Saturday morning bright and early and in floods the art itself. Like insects swarming over a newly killed animal so do brightly-coloured t-shirts cover the double football pitch that is Masterpiece and astonishingly quickly packing cases are broached and delectable pieces from the dawn of art to the present day emerge blinking and sometimes twinkling into the sunlight. I meet Tony Fell from Holt in Norfolk, whose romantic swept back hair and flowery shirt give him the air of someone on holiday rather than a person preparing for a week of intense conversations and selling. He unpacks a white-painted George III console table, a fresh piece of stock which takes pride of place on his stand. He steps back to admire its position with a mixture of hope, excitement and nervousness. Down the hall, the Franklin brothers, silver dealers, have taken the brave move of displaying their treasures on stands rather than in display cases. As a result they have employed a guard to watch over their stylish black stand, smiling and quietly menacing. They are eagerly buffing and putting in place their cherished works of art. They punctuate their set-up with regular escapes to the terrace where they hoover up cigarettes nervously with other exhibitors. Two charming Italians from Milan, Roberto Caiati and Georgio Gallo, are exhibiting for the first time, showing old master paintings and works of art. As with many of the exhibitors, English is not their first language but they speak it well, and they are excited about being at the fair. Masterpiece exhibitors come from all over the world. As I walk round, each corner brings an opportunity for practising my French and Italian, which are rusty but nonetheless vitally useful. At the end of one aisle I admire the stand of Charlie Wallrock who has a collection of dressing cases - each one is exceptional and he has nearly 30. He is English and I find myself semi-translating our conversation in my head, as if English is now a foreign language. I quickly re-set but it is a strange feeling.
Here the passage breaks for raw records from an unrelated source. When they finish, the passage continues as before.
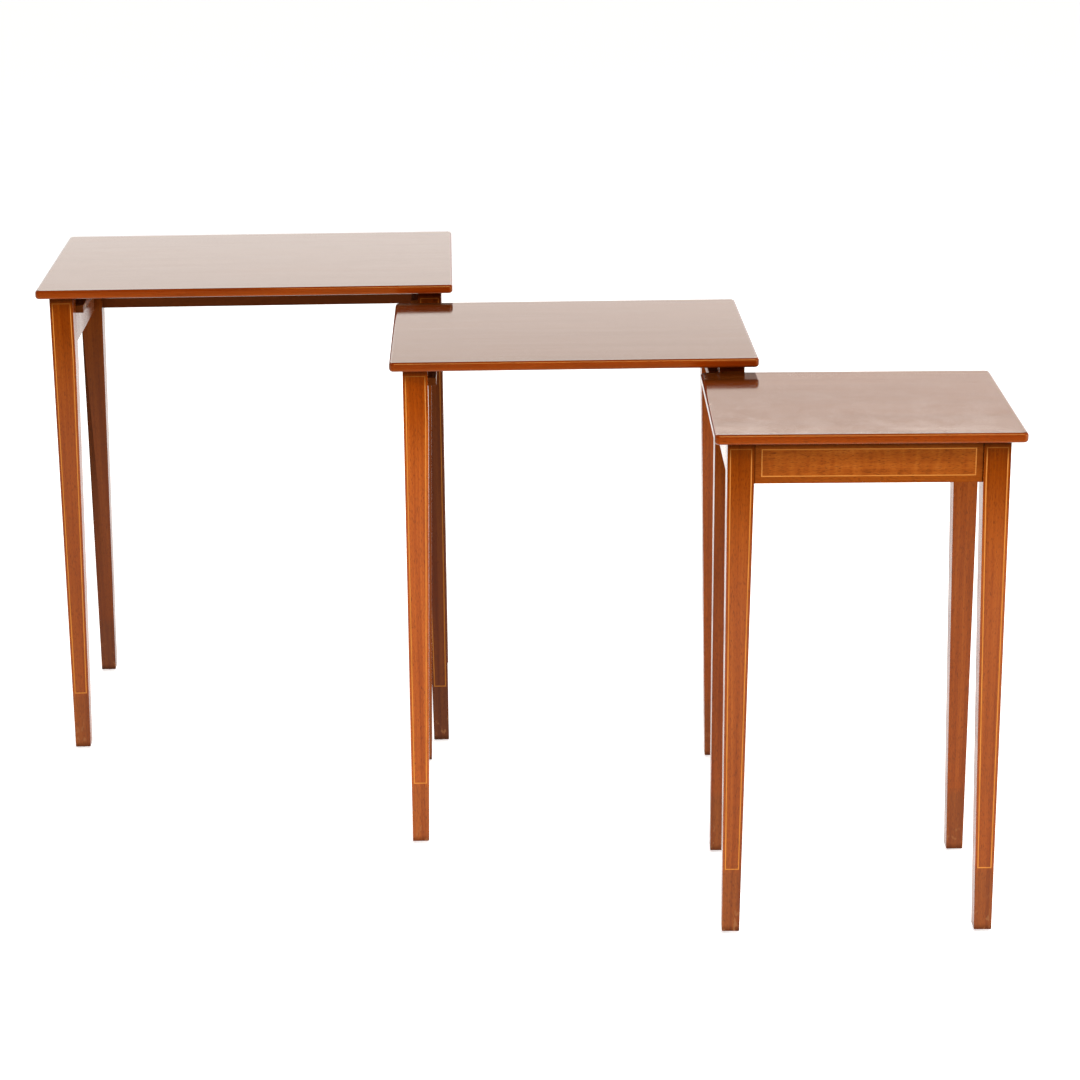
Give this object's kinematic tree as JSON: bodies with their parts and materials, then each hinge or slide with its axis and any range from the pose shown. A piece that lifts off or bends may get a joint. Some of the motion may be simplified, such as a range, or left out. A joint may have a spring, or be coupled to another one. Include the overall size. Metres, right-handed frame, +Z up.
{
  "type": "nesting tables",
  "caption": "Nest of slender side tables with square tapered legs, thin round-edged tops, boxwood stringing and open fronts with runners, drawn out from one another to the right.",
  "frame": {"origin": "bottom centre of the bounding box of the three tables in the arrangement shown, on the floor", "axes": "+X to the viewer's right along the large table's front edge, +Y from the tables' fronts towards their backs, +Z up; the fronts face -Y"},
  "size_m": [1.219, 1.0534, 0.666],
  "materials": {
    "mahogany": "french polish, warm red-brown with a fine straight grain",
    "figured_mahogany": "french polished flame-figured veneer",
    "boxwood": "polished boxwood line, mellowed to a warm straw colour",
    "glide_steel": "nickel-plated domed steel, dulled by wear",
    "screw_steel": "plain steel wood screw",
    "screw_brass": "aged brass wood screw"
  },
  "bodies": {
    "large_table": {"large_top": "mahogany", "large_front_left_leg": "mahogany", "large_front_right_leg": "mahogany", "large_back_left_leg": "mahogany", "large_back_right_leg": "mahogany", "large_left_rail": "mahogany", "large_right_rail": "mahogany", "large_back_rail": "mahogany", "large_left_runner": "mahogany", "large_right_runner": "mahogany", "large_left_stringing": "boxwood", "large_right_stringing": "boxwood", "large_glides": "glide_steel", "large_top_screws": "screw_steel", "large_runner_screws": "screw_brass"},
    "middle_table": {"middle_top": "mahogany", "middle_front_left_leg": "mahogany", "middle_front_right_leg": "mahogany", "middle_back_left_leg": "mahogany", "middle_back_right_leg": "mahogany", "middle_left_rail": "mahogany", "middle_right_rail": "mahogany", "middle_back_rail": "mahogany", "middle_left_runner": "mahogany", "middle_right_runner": "mahogany", "middle_left_stringing": "boxwood", "middle_right_stringing": "boxwood", "middle_glides": "glide_steel", "middle_top_screws": "screw_steel", "middle_runner_screws": "screw_brass"},
    "small_table": {"small_top": "mahogany", "small_front_left_leg": "mahogany", "small_front_right_leg": "mahogany", "small_back_left_leg": "mahogany", "small_back_right_leg": "mahogany", "small_left_rail": "mahogany", "small_right_rail": "mahogany", "small_back_rail": "mahogany", "small_apron": "mahogany", "small_apron_panel": "figured_mahogany", "small_apron_stringing": "boxwood", "small_left_stringing": "boxwood", "small_right_stringing": "boxwood", "small_glides": "glide_steel", "small_top_screws": "screw_steel"}
  },
  "joints": [
    {"name": "middle_table_slide", "type": "slide", "parent": "large_table", "child": "middle_table", "axis": [1, 0, 0], "range_m": [-0.429, 0]},
    {"name": "small_table_slide", "type": "slide", "parent": "middle_table", "child": "small_table", "axis": [1, 0, 0], "range_m": [-0.327, 0]}
  ]
}
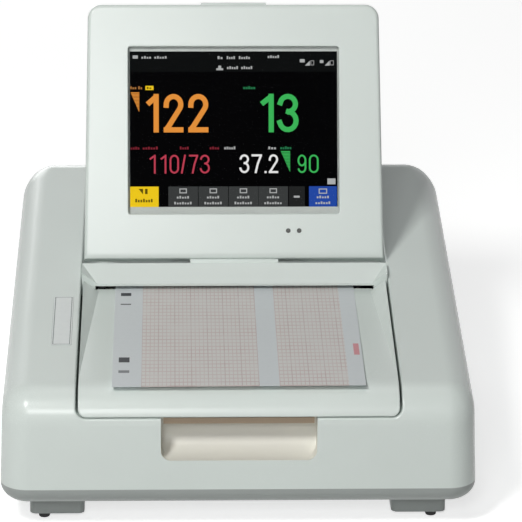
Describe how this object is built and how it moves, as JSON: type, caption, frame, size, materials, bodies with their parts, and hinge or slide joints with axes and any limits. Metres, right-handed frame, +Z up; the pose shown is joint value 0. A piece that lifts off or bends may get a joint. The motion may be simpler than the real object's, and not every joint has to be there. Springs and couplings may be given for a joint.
{
  "type": "cardiotocograph",
  "caption": "Desktop fetal and contraction monitor with a fold-flat touch screen, a thermal chart recorder in a pull-out paper drawer, and sensor sockets in its sides.",
  "frame": {"origin": "middle of the footprint, on the surface that the rubber feet stand on", "axes": "+Z up; the front with the drawer faces -Y; +X is the right-hand side seen from the front"},
  "size_m": [0.286, 0.335, 0.2664],
  "materials": {
    "housing": "fine-textured off-white ABS, semi-gloss",
    "base_plastic": "mid grey textured ABS",
    "panel_plastic": "pale grey textured ABS",
    "dark_plastic": "black moulded plastic",
    "tray_plastic": "warm grey moulded plastic",
    "rubber": "matt black rubber",
    "steel": "bright turned steel",
    "sheet_metal": "zinc-plated sheet",
    "aluminium": "plain aluminium",
    "brass": "nickel-free brass",
    "board": "green circuit board",
    "glass": "clear touch-panel glass",
    "display_cell": "black liquid-crystal cell",
    "lens": "dark smoked light pipe",
    "paper": "smooth thermal chart paper"
  },
  "bodies": {
    "root": {"base_pan": "base_plastic", "top_housing": "housing", "slot_bridge": "housing", "name_plate": "panel_plastic", "rubber_feet": "rubber", "casing_screws": "steel", "stand_inserts": "brass", "sensor_panel": "panel_plastic", "sensor_sockets": "dark_plastic", "sensor_board": "board", "vitals_panel": "panel_plastic", "cuff_socket": "tray_plastic", "oximetry_socket": "dark_plastic", "vitals_board": "board", "rear_panel": "panel_plastic", "mains_inlet": "dark_plastic", "network_sockets": "sheet_metal", "earth_post": "brass", "button_switch": "dark_plastic", "chassis_plate": "sheet_metal", "main_board": "board", "power_supply": "sheet_metal", "loudspeaker": "sheet_metal", "cuff_pump": "sheet_metal", "left_rail": "tray_plastic", "right_rail": "tray_plastic", "recorder_frame": "sheet_metal", "print_head": "aluminium", "head_bracket": "sheet_metal", "head_springs": "steel", "gear_studs": "steel", "recorder_motor": "sheet_metal", "hinge_blocks": "steel", "hinge_pin": "steel"},
    "display": {"hinge_arm": "housing", "screen_bezel": "housing", "screen_back": "housing", "screen_screws": "steel", "touch_panel": "glass", "lcd_cell": "display_cell", "lcd_frame": "aluminium", "screen_board": "board", "indicator_lenses": "lens", "catch_springs": "steel"},
    "display_catch": {"catch_button": "housing"},
    "drawer": {"drawer_cover": "housing", "drawer_tray": "tray_plastic", "paper_pack": "paper", "chart_paper": "paper", "lever_pin": "steel", "platen_bushes": "dark_plastic"},
    "drawer_lever": {"release_lever": "tray_plastic"},
    "platen": {"platen_shaft": "steel", "platen_roller": "rubber", "platen_gear": "dark_plastic"},
    "idler_upper": {"upper_idler": "dark_plastic"},
    "idler_lower": {"lower_idler": "dark_plastic"},
    "motor_rotor": {"motor_shaft": "steel", "motor_pinion": "steel"},
    "rear_button": {"power_button": "dark_plastic"}
  },
  "joints": [
    {"name": "display_tilt", "type": "hinge", "parent": "root", "child": "display", "pos_m": [0, -0.00052, 0.10747], "axis": [-1, 0, 0], "range_deg": [0, 61.54]},
    {"name": "display_catch_press", "type": "slide", "parent": "display", "child": "display_catch", "axis": [0, -0.3577, -0.9338], "range_m": [0, 0.002], "stiffness_N_per_m": 900, "springref_m": -0.001, "deforming": ["catch_springs"]},
    {"name": "drawer_slide", "type": "slide", "parent": "root", "child": "drawer", "axis": [0, -1, 0], "range_m": [0, 0.11]},
    {"name": "drawer_lever_tilt", "type": "hinge", "parent": "drawer", "child": "drawer_lever", "pos_m": [0, -0.146, 0.08], "axis": [-1, 0, 0], "range_deg": [0, 10], "stiffness_Nm_per_rad": 0.05, "springref_deg": -5.73},
    {"name": "platen_spin", "type": "hinge", "parent": "drawer", "child": "platen", "pos_m": [0, -0.0125, 0.09299], "axis": [1, 0, 0], "continuous": true},
    {"name": "upper_idler_spin", "type": "hinge", "parent": "root", "child": "idler_upper", "pos_m": [-0.084, -0.00038, 0.09299], "axis": [1, 0, 0], "continuous": true},
    {"name": "lower_idler_spin", "type": "hinge", "parent": "root", "child": "idler_lower", "pos_m": [-0.084, 0.00462, 0.07808], "axis": [1, 0, 0], "continuous": true},
    {"name": "motor_spin", "type": "hinge", "parent": "root", "child": "motor_rotor", "pos_m": [-0.084, 0.01362, 0.06669], "axis": [1, 0, 0], "continuous": true},
    {"name": "power_press", "type": "slide", "parent": "root", "child": "rear_button", "axis": [0, -1, 0], "range_m": [0, 0.0015], "stiffness_N_per_m": 1200, "springref_m": -0.0006}
  ],
  "couplings": [
    {"joint": "upper_idler_spin", "follows": "platen_spin", "ratio": -1.3077},
    {"joint": "lower_idler_spin", "follows": "platen_spin", "ratio": 0.65385},
    {"joint": "motor_spin", "follows": "platen_spin", "ratio": -1.7}
  ]
}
Saturday night and we all repair to the Orange in Pimlico Road. In this friendly, wood-panelled public house with its airy additional dining room the traditional pub, the Italian bistro, and the London restaurant seem to be combined. There is steak and kidney pie or pizza, and there is also deep-fried squid in black pepper with chilli sauce. You can drink champagne or you can have a pint of ale. The Orange is full of exhausted and hot exhibitors - it has been a long day, the sun has been blazing and everyone has worked hard. Beer and champagne are heartily despatched as talk of the great event to come and anecdotes of other fairs fill the air. The mood is positive as it always is in advance: hope and expectation are the dominant emotions and we all depart slightly wobbly but happy and full of good fellowship.

Week - 81 - 36 Hours in Basel

 

For the last 5 years I have been to Basel to help vet the Design Fair. I join with Simon Andrews from Christie's and a small group of exhibitors and we slowly and methodically look at and assess every piece at the fair. It requires an early morning flight on Sunday and it feels quite naughty sneaking away for a night from the build-up to Masterpiece. But the Design Fair is a very exciting adjunct to the main Basel art event and it is a delight to be able to pore over the treasures at will and with total licence. My co-Englishman Simon has been the design guru for Christie's for many a moon and there is nothing he doesn't know about design from around 1900 to the present day. He looks superficially quite disheveled but each item he wears is carefully chosen and turns out to be either by someone or from somewhere interesting or curious. The end result is that he is a walking visual and intellectual encyclopaedia of 20th century design. My role is to cast a skeptical eye with regard to condition and labelling, as well as to look at and confirm the legitimacy of items which are from the age of antiques, which a few dealers exhibit or have an example of, although the fair is committed to Simon's area.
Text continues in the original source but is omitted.